- **GIVEN PROBLEM**:
Repeat all entries exactly.

[Rows from a 3D modeling dataset]
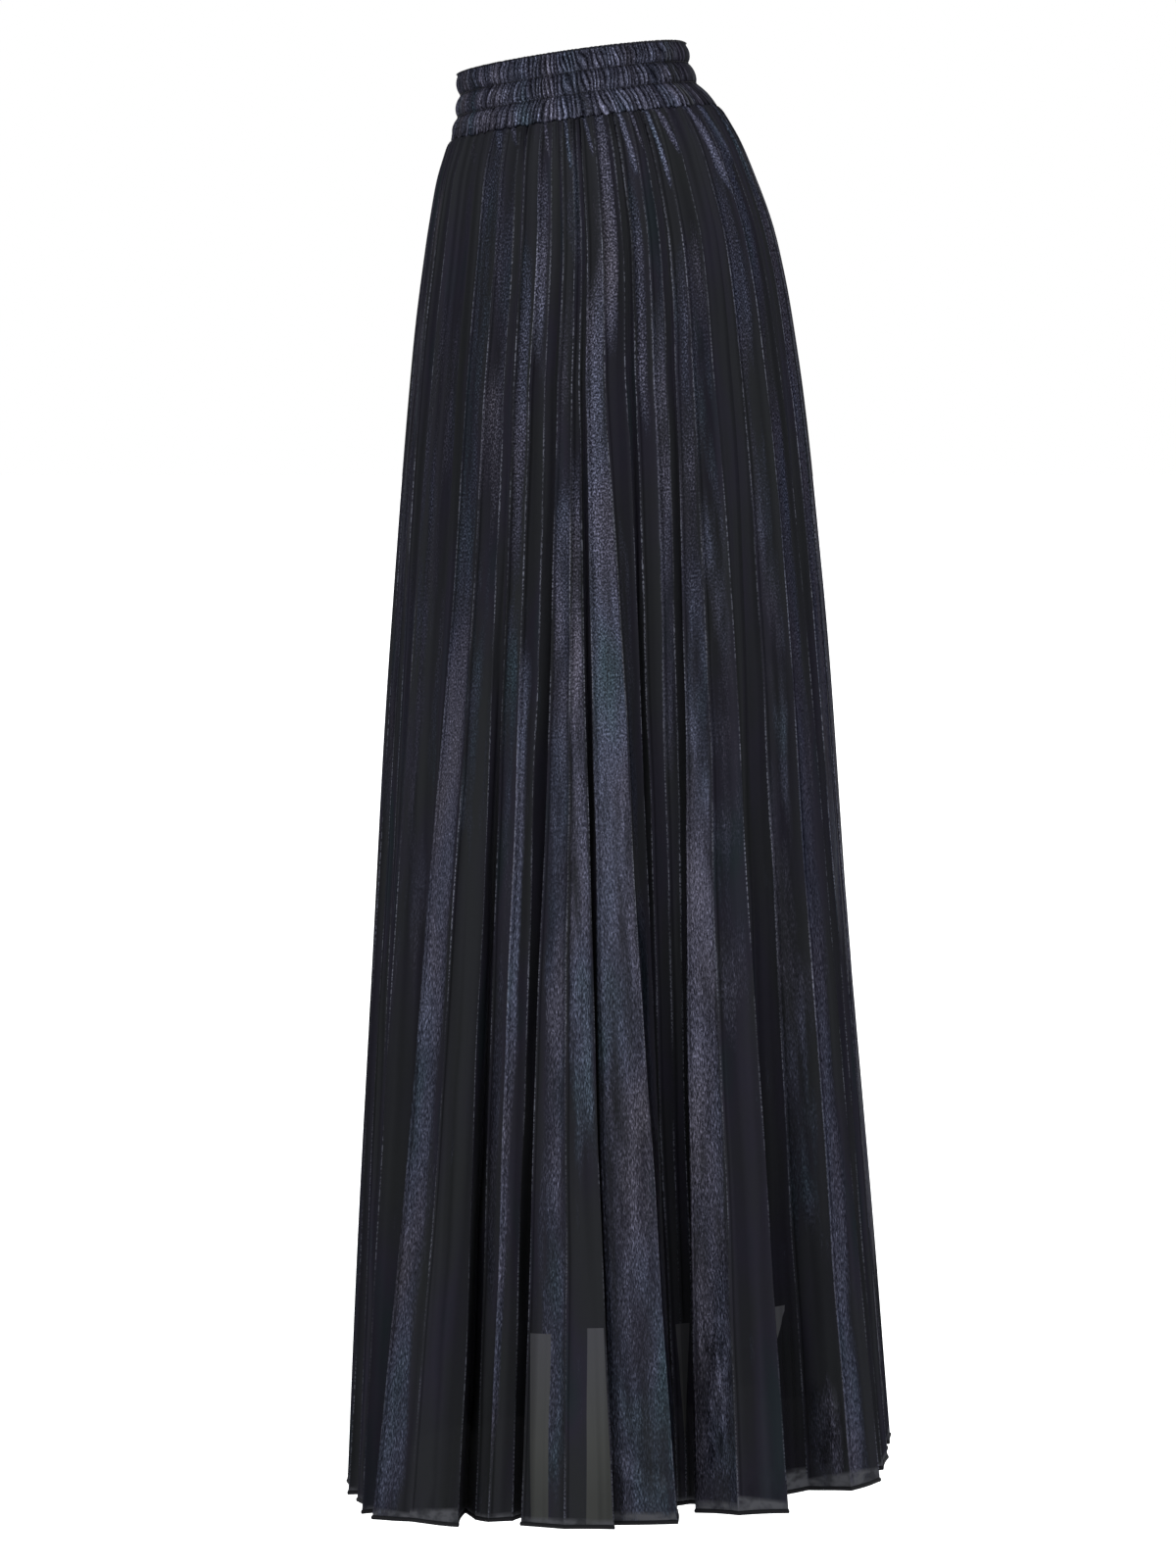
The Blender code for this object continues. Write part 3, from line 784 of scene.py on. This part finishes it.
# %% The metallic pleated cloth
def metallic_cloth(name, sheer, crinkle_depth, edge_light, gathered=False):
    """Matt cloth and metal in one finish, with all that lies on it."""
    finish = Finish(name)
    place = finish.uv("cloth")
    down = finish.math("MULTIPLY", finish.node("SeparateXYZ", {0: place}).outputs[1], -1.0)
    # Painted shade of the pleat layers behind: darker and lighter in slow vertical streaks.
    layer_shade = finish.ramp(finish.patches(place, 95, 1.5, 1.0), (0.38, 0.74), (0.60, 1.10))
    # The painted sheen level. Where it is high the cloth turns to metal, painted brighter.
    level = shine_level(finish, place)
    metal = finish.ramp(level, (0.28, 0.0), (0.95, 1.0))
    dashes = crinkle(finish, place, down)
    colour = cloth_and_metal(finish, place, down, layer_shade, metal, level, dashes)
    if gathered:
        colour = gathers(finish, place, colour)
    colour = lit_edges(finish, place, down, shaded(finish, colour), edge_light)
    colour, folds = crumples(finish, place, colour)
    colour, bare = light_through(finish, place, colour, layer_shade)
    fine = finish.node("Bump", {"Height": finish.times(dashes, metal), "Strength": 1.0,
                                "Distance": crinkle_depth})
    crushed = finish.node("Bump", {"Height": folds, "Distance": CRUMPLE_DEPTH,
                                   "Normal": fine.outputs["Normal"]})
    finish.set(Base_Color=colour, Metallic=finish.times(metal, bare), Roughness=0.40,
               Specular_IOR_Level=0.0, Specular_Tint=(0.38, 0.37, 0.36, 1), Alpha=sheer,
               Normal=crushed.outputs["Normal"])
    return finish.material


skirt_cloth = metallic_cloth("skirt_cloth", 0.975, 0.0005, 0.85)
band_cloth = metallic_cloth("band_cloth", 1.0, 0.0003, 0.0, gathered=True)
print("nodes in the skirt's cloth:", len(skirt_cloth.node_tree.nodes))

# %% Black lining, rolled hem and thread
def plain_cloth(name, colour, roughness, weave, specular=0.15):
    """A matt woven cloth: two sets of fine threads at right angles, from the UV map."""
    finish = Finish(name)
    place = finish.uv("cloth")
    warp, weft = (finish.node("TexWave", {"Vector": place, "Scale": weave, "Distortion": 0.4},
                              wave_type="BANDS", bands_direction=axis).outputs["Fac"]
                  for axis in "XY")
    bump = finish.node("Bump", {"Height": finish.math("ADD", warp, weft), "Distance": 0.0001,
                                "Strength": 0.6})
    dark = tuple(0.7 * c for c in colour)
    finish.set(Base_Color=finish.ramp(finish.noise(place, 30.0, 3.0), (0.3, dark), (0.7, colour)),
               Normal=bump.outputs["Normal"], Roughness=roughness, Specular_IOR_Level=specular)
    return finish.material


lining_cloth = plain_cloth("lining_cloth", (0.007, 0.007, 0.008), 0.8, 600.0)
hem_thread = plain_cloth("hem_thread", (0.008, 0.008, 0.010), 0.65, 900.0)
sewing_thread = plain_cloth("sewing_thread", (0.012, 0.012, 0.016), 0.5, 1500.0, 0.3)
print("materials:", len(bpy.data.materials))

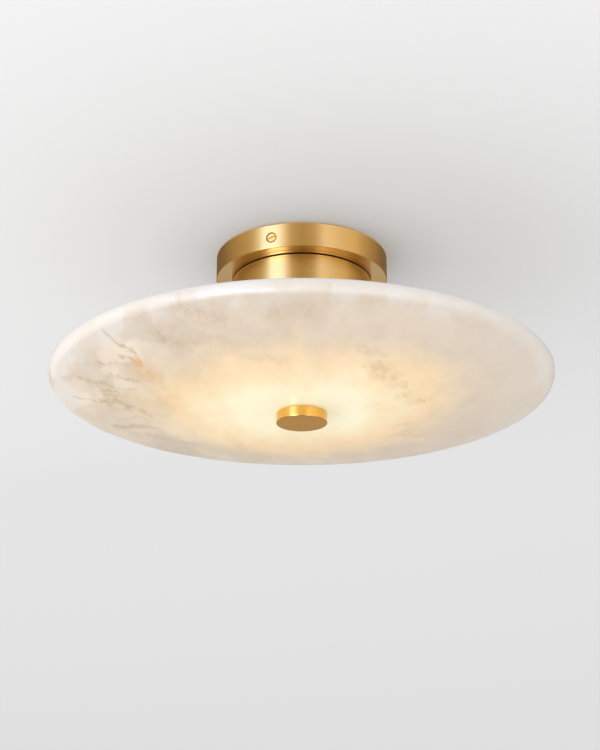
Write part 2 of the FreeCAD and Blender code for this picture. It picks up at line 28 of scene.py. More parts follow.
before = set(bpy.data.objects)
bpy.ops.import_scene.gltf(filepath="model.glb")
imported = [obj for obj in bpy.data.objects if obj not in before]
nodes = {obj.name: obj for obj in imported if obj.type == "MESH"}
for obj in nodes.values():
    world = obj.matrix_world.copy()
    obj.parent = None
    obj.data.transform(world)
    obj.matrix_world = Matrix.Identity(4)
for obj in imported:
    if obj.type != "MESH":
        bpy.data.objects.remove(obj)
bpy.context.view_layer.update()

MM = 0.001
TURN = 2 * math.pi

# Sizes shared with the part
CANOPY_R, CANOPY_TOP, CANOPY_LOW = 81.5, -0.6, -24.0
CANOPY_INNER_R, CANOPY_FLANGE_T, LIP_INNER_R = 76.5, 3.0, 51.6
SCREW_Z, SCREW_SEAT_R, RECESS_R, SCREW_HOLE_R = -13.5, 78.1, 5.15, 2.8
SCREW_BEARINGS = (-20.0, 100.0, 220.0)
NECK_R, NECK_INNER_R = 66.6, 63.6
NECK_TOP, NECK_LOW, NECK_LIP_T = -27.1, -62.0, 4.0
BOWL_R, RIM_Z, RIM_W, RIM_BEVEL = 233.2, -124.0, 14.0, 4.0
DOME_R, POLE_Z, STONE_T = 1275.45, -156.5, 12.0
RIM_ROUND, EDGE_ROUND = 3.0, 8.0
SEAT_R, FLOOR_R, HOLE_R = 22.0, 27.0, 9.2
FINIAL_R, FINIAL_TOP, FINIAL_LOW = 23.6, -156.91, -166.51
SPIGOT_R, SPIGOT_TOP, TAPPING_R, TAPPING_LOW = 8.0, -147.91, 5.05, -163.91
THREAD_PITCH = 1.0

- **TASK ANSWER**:
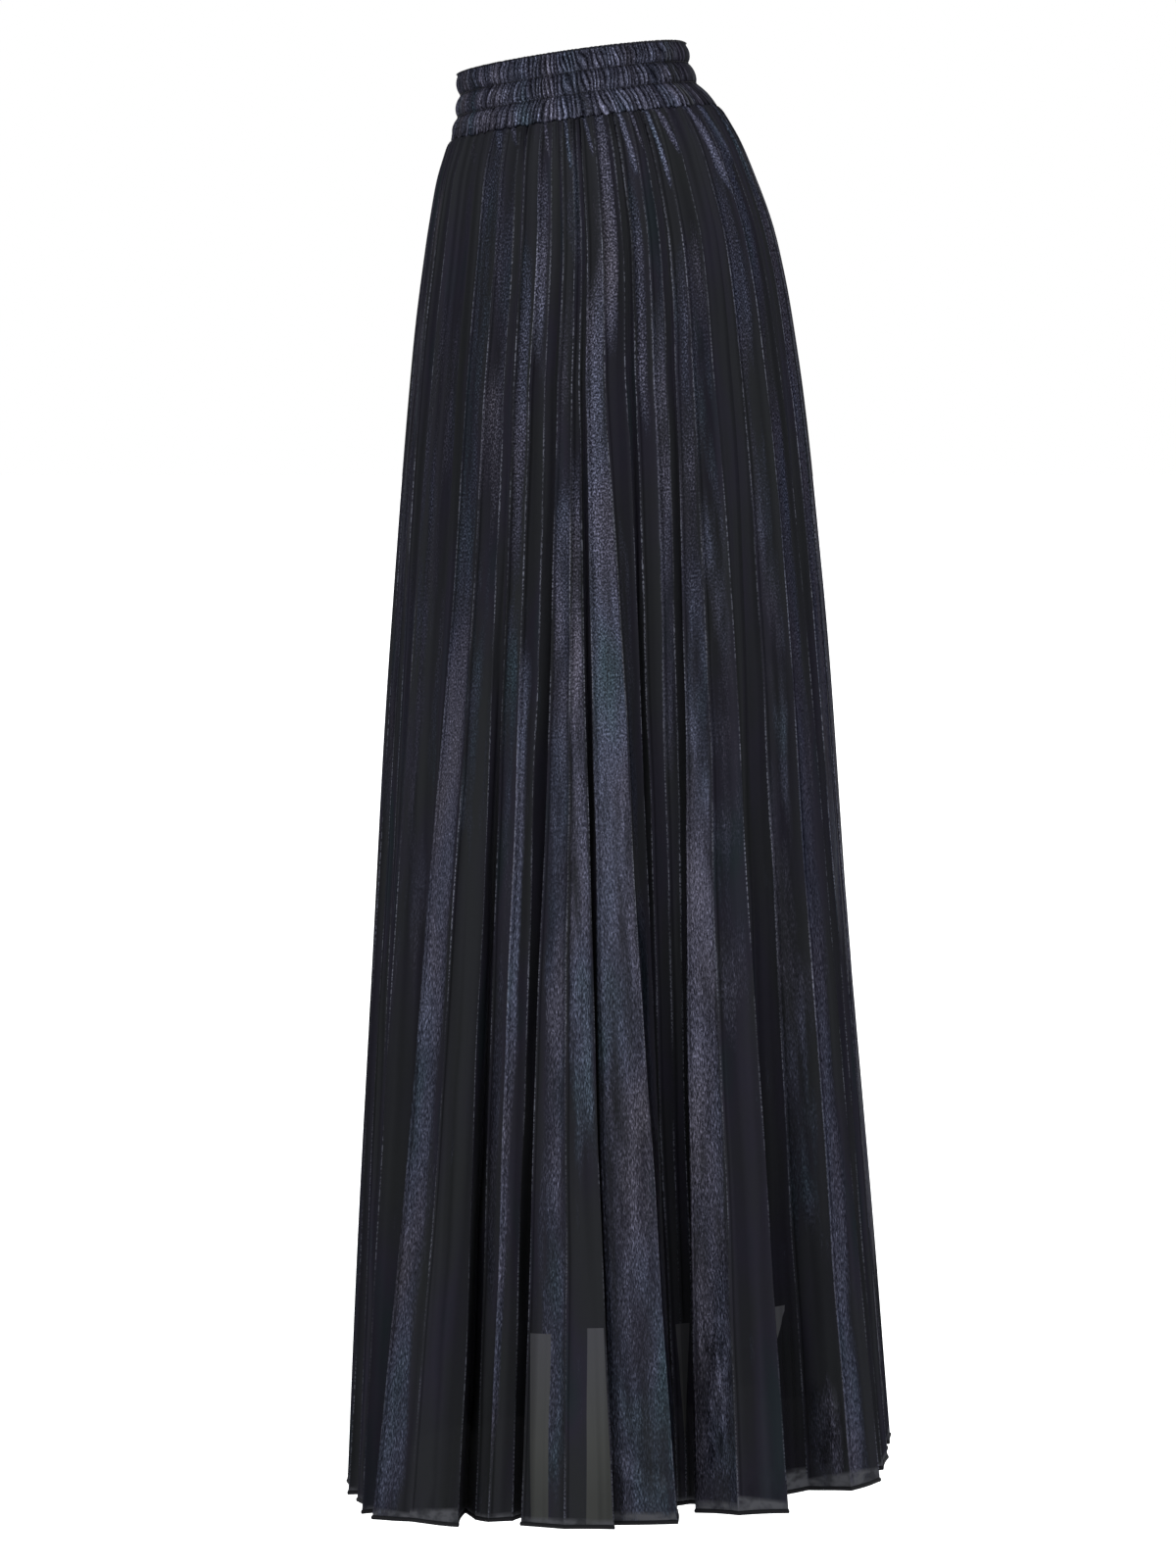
The Blender code for this object continues. Write part 3, from line 784 of scene.py on. This part finishes it.
# %% The metallic pleated cloth
def metallic_cloth(name, sheer, crinkle_depth, edge_light, gathered=False):
    """Matt cloth and metal in one finish, with all that lies on it."""
    finish = Finish(name)
    place = finish.uv("cloth")
    down = finish.math("MULTIPLY", finish.node("SeparateXYZ", {0: place}).outputs[1], -1.0)
    # Painted shade of the pleat layers behind: darker and lighter in slow vertical streaks.
    layer_shade = finish.ramp(finish.patches(place, 95, 1.5, 1.0), (0.38, 0.74), (0.60, 1.10))
    # The painted sheen level. Where it is high the cloth turns to metal, painted brighter.
    level = shine_level(finish, place)
    metal = finish.ramp(level, (0.28, 0.0), (0.95, 1.0))
    dashes = crinkle(finish, place, down)
    colour = cloth_and_metal(finish, place, down, layer_shade, metal, level, dashes)
    if gathered:
        colour = gathers(finish, place, colour)
    colour = lit_edges(finish, place, down, shaded(finish, colour), edge_light)
    colour, folds = crumples(finish, place, colour)
    colour, bare = light_through(finish, place, colour, layer_shade)
    fine = finish.node("Bump", {"Height": finish.times(dashes, metal), "Strength": 1.0,
                                "Distance": crinkle_depth})
    crushed = finish.node("Bump", {"Height": folds, "Distance": CRUMPLE_DEPTH,
                                   "Normal": fine.outputs["Normal"]})
    finish.set(Base_Color=colour, Metallic=finish.times(metal, bare), Roughness=0.40,
               Specular_IOR_Level=0.0, Specular_Tint=(0.38, 0.37, 0.36, 1), Alpha=sheer,
               Normal=crushed.outputs["Normal"])
    return finish.material


skirt_cloth = metallic_cloth("skirt_cloth", 0.975, 0.0005, 0.85)
band_cloth = metallic_cloth("band_cloth", 1.0, 0.0003, 0.0, gathered=True)
print("nodes in the skirt's cloth:", len(skirt_cloth.node_tree.nodes))

# %% Black lining, rolled hem and thread
def plain_cloth(name, colour, roughness, weave, specular=0.15):
    """A matt woven cloth: two sets of fine threads at right angles, from the UV map."""
    finish = Finish(name)
    place = finish.uv("cloth")
    warp, weft = (finish.node("TexWave", {"Vector": place, "Scale": weave, "Distortion": 0.4},
                              wave_type="BANDS", bands_direction=axis).outputs["Fac"]
                  for axis in "XY")
    bump = finish.node("Bump", {"Height": finish.math("ADD", warp, weft), "Distance": 0.0001,
                                "Strength": 0.6})
    dark = tuple(0.7 * c for c in colour)
    finish.set(Base_Color=finish.ramp(finish.noise(place, 30.0, 3.0), (0.3, dark), (0.7, colour)),
               Normal=bump.outputs["Normal"], Roughness=roughness, Specular_IOR_Level=specular)
    return finish.material


lining_cloth = plain_cloth("lining_cloth", (0.007, 0.007, 0.008), 0.8, 600.0)
hem_thread = plain_cloth("hem_thread", (0.008, 0.008, 0.010), 0.65, 900.0)
sewing_thread = plain_cloth("sewing_thread", (0.012, 0.012, 0.016), 0.5, 1500.0, 0.3)
print("materials:", len(bpy.data.materials))

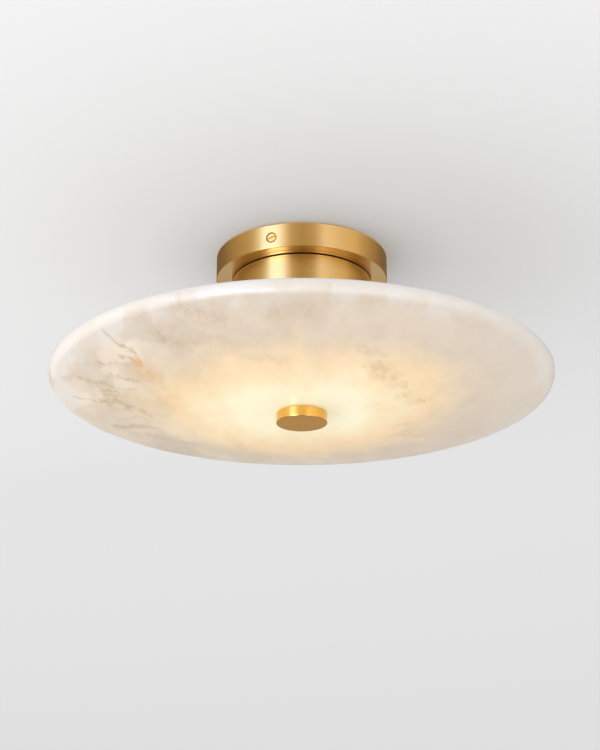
Write part 2 of the FreeCAD and Blender code for this picture. It picks up at line 28 of scene.py. More parts follow.
before = set(bpy.data.objects)
bpy.ops.import_scene.gltf(filepath="model.glb")
imported = [obj for obj in bpy.data.objects if obj not in before]
nodes = {obj.name: obj for obj in imported if obj.type == "MESH"}
for obj in nodes.values():
    world = obj.matrix_world.copy()
    obj.parent = None
    obj.data.transform(world)
    obj.matrix_world = Matrix.Identity(4)
for obj in imported:
    if obj.type != "MESH":
        bpy.data.objects.remove(obj)
bpy.context.view_layer.update()

MM = 0.001
TURN = 2 * math.pi

# Sizes shared with the part
CANOPY_R, CANOPY_TOP, CANOPY_LOW = 81.5, -0.6, -24.0
CANOPY_INNER_R, CANOPY_FLANGE_T, LIP_INNER_R = 76.5, 3.0, 51.6
SCREW_Z, SCREW_SEAT_R, RECESS_R, SCREW_HOLE_R = -13.5, 78.1, 5.15, 2.8
SCREW_BEARINGS = (-20.0, 100.0, 220.0)
NECK_R, NECK_INNER_R = 66.6, 63.6
NECK_TOP, NECK_LOW, NECK_LIP_T = -27.1, -62.0, 4.0
BOWL_R, RIM_Z, RIM_W, RIM_BEVEL = 233.2, -124.0, 14.0, 4.0
DOME_R, POLE_Z, STONE_T = 1275.45, -156.5, 12.0
RIM_ROUND, EDGE_ROUND = 3.0, 8.0
SEAT_R, FLOOR_R, HOLE_R = 22.0, 27.0, 9.2
FINIAL_R, FINIAL_TOP, FINIAL_LOW = 23.6, -156.91, -166.51
SPIGOT_R, SPIGOT_TOP, TAPPING_R, TAPPING_LOW = 8.0, -147.91, 5.05, -163.91
THREAD_PITCH = 1.0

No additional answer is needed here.